Speaker
Description
This work's main aim is to quantify uncertainty in some elastoplasticity problems using probabilistic entropy and probabilistic distance. Classical theoretical and computational approaches based on probabilistic moments and characteristics are contrasted with Shannon entropy in order to obtain and test a single uncertainty measure in certain nonlinear problems of solid mechanics. A general hypothesis that probabilistic entropy may serve for this purpose is tested using the Stochastic Finite Element Method (SFEM) approach implemented using Monte-Carlo simulation. Probabilistic moments computed as the referential solution are determined using a triple numerical strategy, where Monte-Carlo simulation is accompanied by the perturbation technique as well as the semi-analytical approach. This SFEM implementation has been completed using the ABAQUS system and a computer algebra system MAPLE. Additionally, the probabilistic distance (relative probabilistic entropy) apparatus is presented and applied to study two certain limit functions defined using admissible and extreme deformations and stresses in the elastoplastic regime.

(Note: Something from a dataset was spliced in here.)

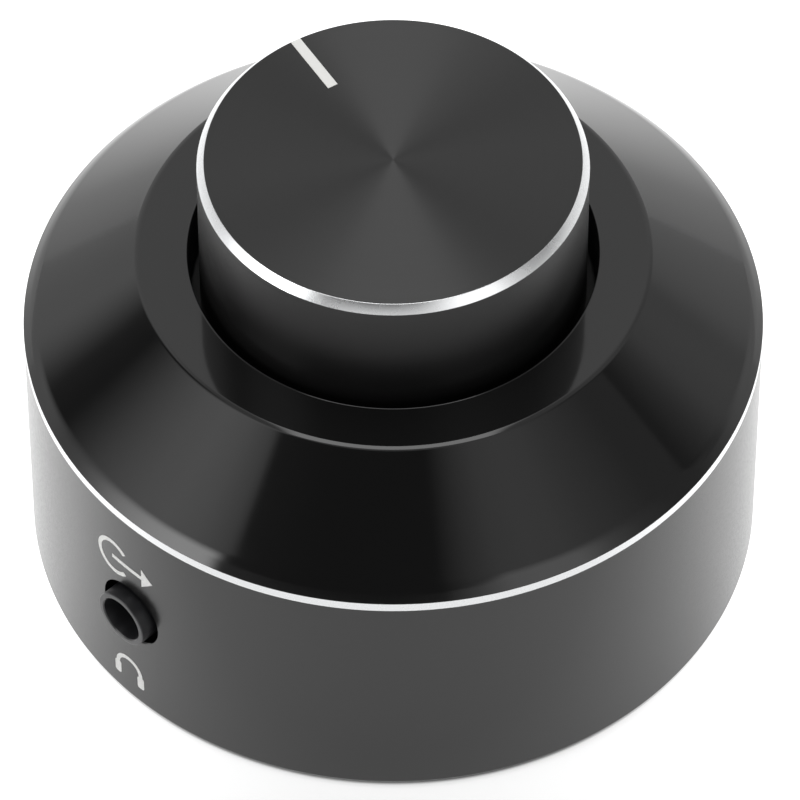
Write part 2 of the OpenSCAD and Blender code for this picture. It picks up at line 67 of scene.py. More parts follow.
# Studio
# A white tent seen from inside: a sweep behind the control, a soft panel on its left and a
# weaker one on its right with gaps beside them, a dim front, and a strip lamp overhead. The
# control stands on white paper.
TENT = [
    # azimuth, brightness below the fold and above it, height of the fold
    (2, 0.38, 0.14, 22),      # gap behind the right panel
    (9, 0.45, 0.43, 18),
    (16, 0.95, 0.83, 15),     # white wall on the right
    (23, 1.30, 0.88, 12),
    (30, 1.40, 0.78, 9),
    (41, 1.10, 0.91, 9),
    (60, 1.10, 1.25, 9),      # sweep behind the control
    (128, 1.00, 1.25, 9),
    (145, 1.30, 1.33, 9),
    (151, 1.30, 0.82, 10),
    (157, 1.40, 0.12, 12),    # gap between the sweep and the left panel
    (165, 1.10, 0.02, 16),
    (171, 0.80, 0.40, 19),    # left panel
    (178, 1.20, 0.97, 22),
    (184, 2.20, 1.38, 25),
    (191, 4.00, 1.75, 28),
    (200, 5.70, 1.95, 31),
    (209, 6.50, 1.70, 34),
    (219, 6.50, 1.05, 36),
    (222, 0.30, 0.07, 30),    # dim front
    (240, 0.60, 0.02, 28),
    (250, 1.20, 0.01, 28),
    (284, 1.00, 0.02, 29),
    (294, 1.10, 0.50, 34),    # right panel
    (303, 2.00, 0.83, 40),
    (313, 2.15, 0.95, 38.5),
    (322, 2.10, 0.91, 36),
    (331, 1.05, 0.71, 34),
    (340, 0.55, 0.54, 31),
    (350, 0.34, 0.34, 27),
]
FOLD_SOFTNESS = 3.5        # degrees to either side of the fold
ROOF = (54, 64)            # heights over which the walls pass into the roof
ROOF_LIGHT = 0.7
HORIZON = (3, 14)          # heights over which the paper's far light passes into the walls
HORIZON_LIGHT = 1.08
LAMP_LIGHT = 4.5
LAMP_TAPER = 0.4           # the lamp is this much narrower towards the back
LAMP_HALF = (0.26, 0.33)   # parts of the looking direction's X over which its light fades
LAMP_LONG = (0.33, 0.38)   # and of its Y, from the lamp's middle
LAMP_BACK = 0.15           # the middle's Y
FLOOR_RADIUS = 4.0         # metres, like the drop
FLOOR_DROP = 0.00001       # keeps the paper clear of the feet
FLOOR_COLOUR = "#c8c8c8"
# The paper's glow is painted light: painted shade in front, a painted pool of light round the control
# and a painted contact shadow under it.
FLOOR_GLOW_FRONT = 0.51
FLOOR_GLOW = 1.04
FLOOR_FAR_PART = 0.45
FLOOR_FRONT = (-36, -10)       # millimetres along Y over which the front's glow grows to full
FLOOR_PAINTED_SHADOW = (31.35, 31.65)   # millimetres from the middle over which it starts, past the foot
FLOOR_FAR = (45, 210)          # millimetres from the middle over which it falls to its far part


def add_node(tree, kind, inputs=None, **settings):
    """Adds a node. An input takes a number, a colour or another node's output."""
    made = tree.nodes.new(kind)
    for key, value in settings.items():
        setattr(made, key, value)
    for key, value in (inputs or {}).items():
        if isinstance(value, bpy.types.NodeSocket):
            tree.links.new(value, made.inputs[key])
        else:
            made.inputs[key].default_value = value
    return made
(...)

It has been demonstrated that such a relative entropy may serve for reliability assessment and exhibit very similar variations in addition to the input uncertainty level as the classical First Order Reliability Method index. A few mathematical models of probabilistic distance will be discussed including Bhattacharyya, Hellinger, Kullback-Leibler, and also Jensens models. Some issues concerning the existence of the integrals representing probabilistic distance will be discussed separately. A few computational experiments illustrating this approach will discuss uncertainty quantification in the Ramgberg-Osgood constitutive law, probabilistic convergence of the Monte-Carlo simulation, numerical error of probabilistic entropy determination as well as an influence of a choice of the probability density function.